Begin Given data
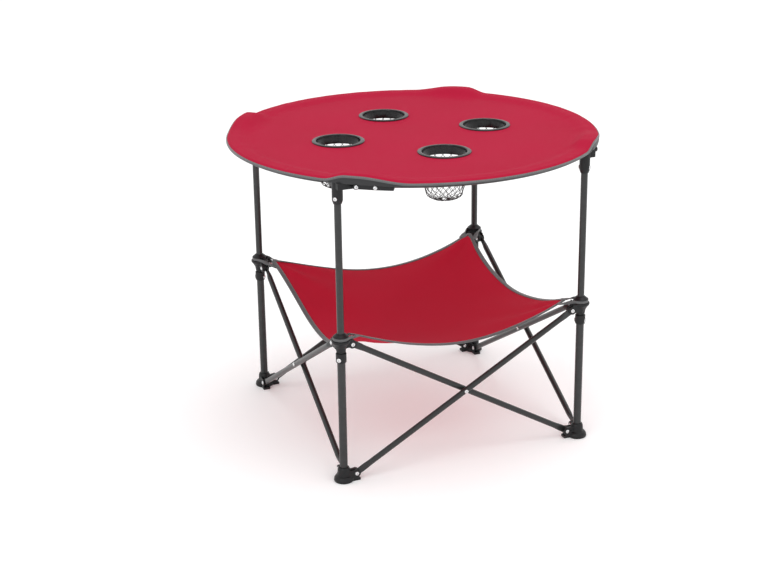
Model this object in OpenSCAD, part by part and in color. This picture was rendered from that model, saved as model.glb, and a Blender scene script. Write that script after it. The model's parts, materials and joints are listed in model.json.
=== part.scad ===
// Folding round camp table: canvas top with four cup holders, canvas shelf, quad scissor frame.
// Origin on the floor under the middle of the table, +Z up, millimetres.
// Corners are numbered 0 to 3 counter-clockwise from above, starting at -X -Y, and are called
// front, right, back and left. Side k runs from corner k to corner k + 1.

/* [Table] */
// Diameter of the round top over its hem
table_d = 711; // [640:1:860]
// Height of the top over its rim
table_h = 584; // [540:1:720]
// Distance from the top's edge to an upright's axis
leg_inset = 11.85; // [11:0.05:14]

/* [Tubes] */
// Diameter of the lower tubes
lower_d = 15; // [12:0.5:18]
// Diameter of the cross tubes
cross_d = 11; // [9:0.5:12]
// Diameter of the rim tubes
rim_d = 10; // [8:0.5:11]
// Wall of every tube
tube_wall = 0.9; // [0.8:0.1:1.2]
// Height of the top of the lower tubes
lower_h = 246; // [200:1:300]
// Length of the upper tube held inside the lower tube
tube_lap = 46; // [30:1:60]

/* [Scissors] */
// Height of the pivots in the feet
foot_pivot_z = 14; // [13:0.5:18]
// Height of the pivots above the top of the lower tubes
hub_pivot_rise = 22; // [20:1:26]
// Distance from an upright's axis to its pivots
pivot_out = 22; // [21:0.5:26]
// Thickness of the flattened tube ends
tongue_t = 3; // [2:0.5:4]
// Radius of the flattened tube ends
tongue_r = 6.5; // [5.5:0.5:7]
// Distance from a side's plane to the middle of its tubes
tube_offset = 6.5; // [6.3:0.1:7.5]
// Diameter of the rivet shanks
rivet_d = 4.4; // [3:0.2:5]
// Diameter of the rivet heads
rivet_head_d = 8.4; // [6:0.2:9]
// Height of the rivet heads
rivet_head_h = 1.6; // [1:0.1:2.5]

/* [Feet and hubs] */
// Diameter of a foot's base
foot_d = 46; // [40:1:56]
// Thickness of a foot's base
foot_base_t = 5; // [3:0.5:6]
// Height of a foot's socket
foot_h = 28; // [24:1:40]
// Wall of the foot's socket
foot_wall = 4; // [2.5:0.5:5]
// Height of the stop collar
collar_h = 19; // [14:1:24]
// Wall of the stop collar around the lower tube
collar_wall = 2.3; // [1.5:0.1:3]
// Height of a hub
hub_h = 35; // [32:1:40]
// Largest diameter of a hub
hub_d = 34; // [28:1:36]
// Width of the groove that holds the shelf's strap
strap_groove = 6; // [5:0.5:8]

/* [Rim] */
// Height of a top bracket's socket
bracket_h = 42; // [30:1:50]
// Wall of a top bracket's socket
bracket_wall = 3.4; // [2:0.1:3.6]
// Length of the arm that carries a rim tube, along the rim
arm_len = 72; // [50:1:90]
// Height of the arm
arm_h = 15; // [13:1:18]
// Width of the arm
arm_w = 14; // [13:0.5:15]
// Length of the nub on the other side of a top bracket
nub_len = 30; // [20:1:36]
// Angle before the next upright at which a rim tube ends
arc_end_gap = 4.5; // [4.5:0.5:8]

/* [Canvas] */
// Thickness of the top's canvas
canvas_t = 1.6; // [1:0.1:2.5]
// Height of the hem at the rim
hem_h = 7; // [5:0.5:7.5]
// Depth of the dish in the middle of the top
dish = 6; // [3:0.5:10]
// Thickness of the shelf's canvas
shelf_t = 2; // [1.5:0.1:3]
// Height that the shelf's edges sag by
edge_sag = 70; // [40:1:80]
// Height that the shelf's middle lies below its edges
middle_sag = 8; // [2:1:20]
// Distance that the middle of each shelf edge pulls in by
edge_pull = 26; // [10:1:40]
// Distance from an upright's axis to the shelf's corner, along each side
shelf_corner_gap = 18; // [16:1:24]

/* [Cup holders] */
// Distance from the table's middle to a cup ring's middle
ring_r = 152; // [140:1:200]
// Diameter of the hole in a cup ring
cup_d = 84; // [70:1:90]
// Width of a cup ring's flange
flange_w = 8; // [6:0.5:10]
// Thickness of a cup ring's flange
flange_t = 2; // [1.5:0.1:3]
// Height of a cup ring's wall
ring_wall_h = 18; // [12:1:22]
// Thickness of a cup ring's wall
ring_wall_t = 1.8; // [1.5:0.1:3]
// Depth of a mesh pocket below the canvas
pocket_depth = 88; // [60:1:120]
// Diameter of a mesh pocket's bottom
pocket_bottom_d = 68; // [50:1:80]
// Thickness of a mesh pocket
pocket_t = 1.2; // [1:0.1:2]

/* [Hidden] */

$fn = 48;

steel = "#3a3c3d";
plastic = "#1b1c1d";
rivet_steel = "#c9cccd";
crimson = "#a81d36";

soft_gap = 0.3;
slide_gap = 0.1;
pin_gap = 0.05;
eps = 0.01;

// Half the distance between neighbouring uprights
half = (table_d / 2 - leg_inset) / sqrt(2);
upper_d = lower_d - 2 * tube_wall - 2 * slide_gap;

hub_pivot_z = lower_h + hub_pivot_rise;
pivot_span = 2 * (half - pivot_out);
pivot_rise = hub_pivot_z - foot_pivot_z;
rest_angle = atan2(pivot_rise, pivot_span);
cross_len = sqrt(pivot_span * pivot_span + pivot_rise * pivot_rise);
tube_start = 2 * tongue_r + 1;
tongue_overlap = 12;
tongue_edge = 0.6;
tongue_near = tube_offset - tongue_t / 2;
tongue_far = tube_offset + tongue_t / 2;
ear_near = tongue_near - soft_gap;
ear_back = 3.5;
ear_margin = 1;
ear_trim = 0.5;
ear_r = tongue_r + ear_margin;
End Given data
▶ Task statement: Return the material exactly as it stands.

▶ The reply:
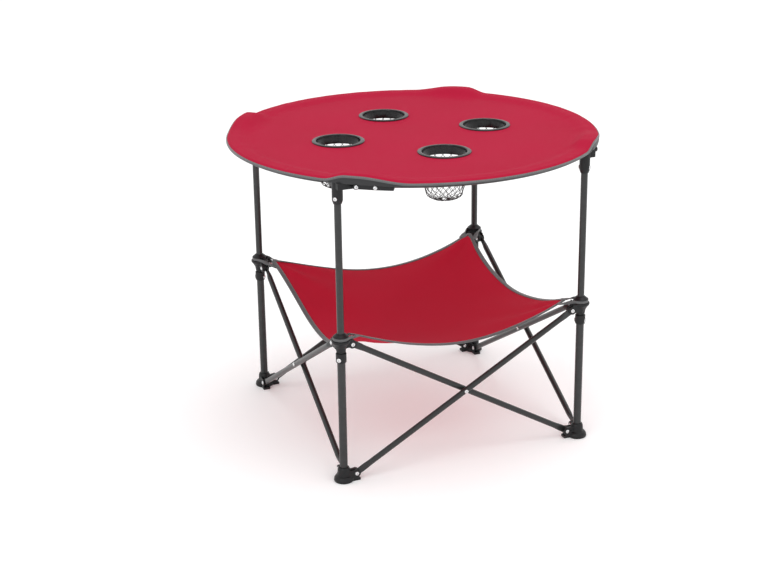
Model this object in OpenSCAD, part by part and in color. This picture was rendered from that model, saved as model.glb, and a Blender scene script. Write that script after it. The model's parts, materials and joints are listed in model.json.
=== part.scad ===
// Folding round camp table: canvas top with four cup holders, canvas shelf, quad scissor frame.
// Origin on the floor under the middle of the table, +Z up, millimetres.
// Corners are numbered 0 to 3 counter-clockwise from above, starting at -X -Y, and are called
// front, right, back and left. Side k runs from corner k to corner k + 1.

/* [Table] */
// Diameter of the round top over its hem
table_d = 711; // [640:1:860]
// Height of the top over its rim
table_h = 584; // [540:1:720]
// Distance from the top's edge to an upright's axis
leg_inset = 11.85; // [11:0.05:14]

/* [Tubes] */
// Diameter of the lower tubes
lower_d = 15; // [12:0.5:18]
// Diameter of the cross tubes
cross_d = 11; // [9:0.5:12]
// Diameter of the rim tubes
rim_d = 10; // [8:0.5:11]
// Wall of every tube
tube_wall = 0.9; // [0.8:0.1:1.2]
// Height of the top of the lower tubes
lower_h = 246; // [200:1:300]
// Length of the upper tube held inside the lower tube
tube_lap = 46; // [30:1:60]

/* [Scissors] */
// Height of the pivots in the feet
foot_pivot_z = 14; // [13:0.5:18]
// Height of the pivots above the top of the lower tubes
hub_pivot_rise = 22; // [20:1:26]
// Distance from an upright's axis to its pivots
pivot_out = 22; // [21:0.5:26]
// Thickness of the flattened tube ends
tongue_t = 3; // [2:0.5:4]
// Radius of the flattened tube ends
tongue_r = 6.5; // [5.5:0.5:7]
// Distance from a side's plane to the middle of its tubes
tube_offset = 6.5; // [6.3:0.1:7.5]
// Diameter of the rivet shanks
rivet_d = 4.4; // [3:0.2:5]
// Diameter of the rivet heads
rivet_head_d = 8.4; // [6:0.2:9]
// Height of the rivet heads
rivet_head_h = 1.6; // [1:0.1:2.5]

/* [Feet and hubs] */
// Diameter of a foot's base
foot_d = 46; // [40:1:56]
// Thickness of a foot's base
foot_base_t = 5; // [3:0.5:6]
// Height of a foot's socket
foot_h = 28; // [24:1:40]
// Wall of the foot's socket
foot_wall = 4; // [2.5:0.5:5]
// Height of the stop collar
collar_h = 19; // [14:1:24]
// Wall of the stop collar around the lower tube
collar_wall = 2.3; // [1.5:0.1:3]
// Height of a hub
hub_h = 35; // [32:1:40]
// Largest diameter of a hub
hub_d = 34; // [28:1:36]
// Width of the groove that holds the shelf's strap
strap_groove = 6; // [5:0.5:8]

/* [Rim] */
// Height of a top bracket's socket
bracket_h = 42; // [30:1:50]
// Wall of a top bracket's socket
bracket_wall = 3.4; // [2:0.1:3.6]
// Length of the arm that carries a rim tube, along the rim
arm_len = 72; // [50:1:90]
// Height of the arm
arm_h = 15; // [13:1:18]
// Width of the arm
arm_w = 14; // [13:0.5:15]
// Length of the nub on the other side of a top bracket
nub_len = 30; // [20:1:36]
// Angle before the next upright at which a rim tube ends
arc_end_gap = 4.5; // [4.5:0.5:8]

/* [Canvas] */
// Thickness of the top's canvas
canvas_t = 1.6; // [1:0.1:2.5]
// Height of the hem at the rim
hem_h = 7; // [5:0.5:7.5]
// Depth of the dish in the middle of the top
dish = 6; // [3:0.5:10]
// Thickness of the shelf's canvas
shelf_t = 2; // [1.5:0.1:3]
// Height that the shelf's edges sag by
edge_sag = 70; // [40:1:80]
// Height that the shelf's middle lies below its edges
middle_sag = 8; // [2:1:20]
// Distance that the middle of each shelf edge pulls in by
edge_pull = 26; // [10:1:40]
// Distance from an upright's axis to the shelf's corner, along each side
shelf_corner_gap = 18; // [16:1:24]

/* [Cup holders] */
// Distance from the table's middle to a cup ring's middle
ring_r = 152; // [140:1:200]
// Diameter of the hole in a cup ring
cup_d = 84; // [70:1:90]
// Width of a cup ring's flange
flange_w = 8; // [6:0.5:10]
// Thickness of a cup ring's flange
flange_t = 2; // [1.5:0.1:3]
// Height of a cup ring's wall
ring_wall_h = 18; // [12:1:22]
// Thickness of a cup ring's wall
ring_wall_t = 1.8; // [1.5:0.1:3]
// Depth of a mesh pocket below the canvas
pocket_depth = 88; // [60:1:120]
// Diameter of a mesh pocket's bottom
pocket_bottom_d = 68; // [50:1:80]
// Thickness of a mesh pocket
pocket_t = 1.2; // [1:0.1:2]

/* [Hidden] */

$fn = 48;

steel = "#3a3c3d";
plastic = "#1b1c1d";
rivet_steel = "#c9cccd";
crimson = "#a81d36";

soft_gap = 0.3;
slide_gap = 0.1;
pin_gap = 0.05;
eps = 0.01;

// Half the distance between neighbouring uprights
half = (table_d / 2 - leg_inset) / sqrt(2);
upper_d = lower_d - 2 * tube_wall - 2 * slide_gap;

hub_pivot_z = lower_h + hub_pivot_rise;
pivot_span = 2 * (half - pivot_out);
pivot_rise = hub_pivot_z - foot_pivot_z;
rest_angle = atan2(pivot_rise, pivot_span);
cross_len = sqrt(pivot_span * pivot_span + pivot_rise * pivot_rise);
tube_start = 2 * tongue_r + 1;
tongue_overlap = 12;
tongue_edge = 0.6;
tongue_near = tube_offset - tongue_t / 2;
tongue_far = tube_offset + tongue_t / 2;
ear_near = tongue_near - soft_gap;
ear_back = 3.5;
ear_margin = 1;
ear_trim = 0.5;
ear_r = tongue_r + ear_margin;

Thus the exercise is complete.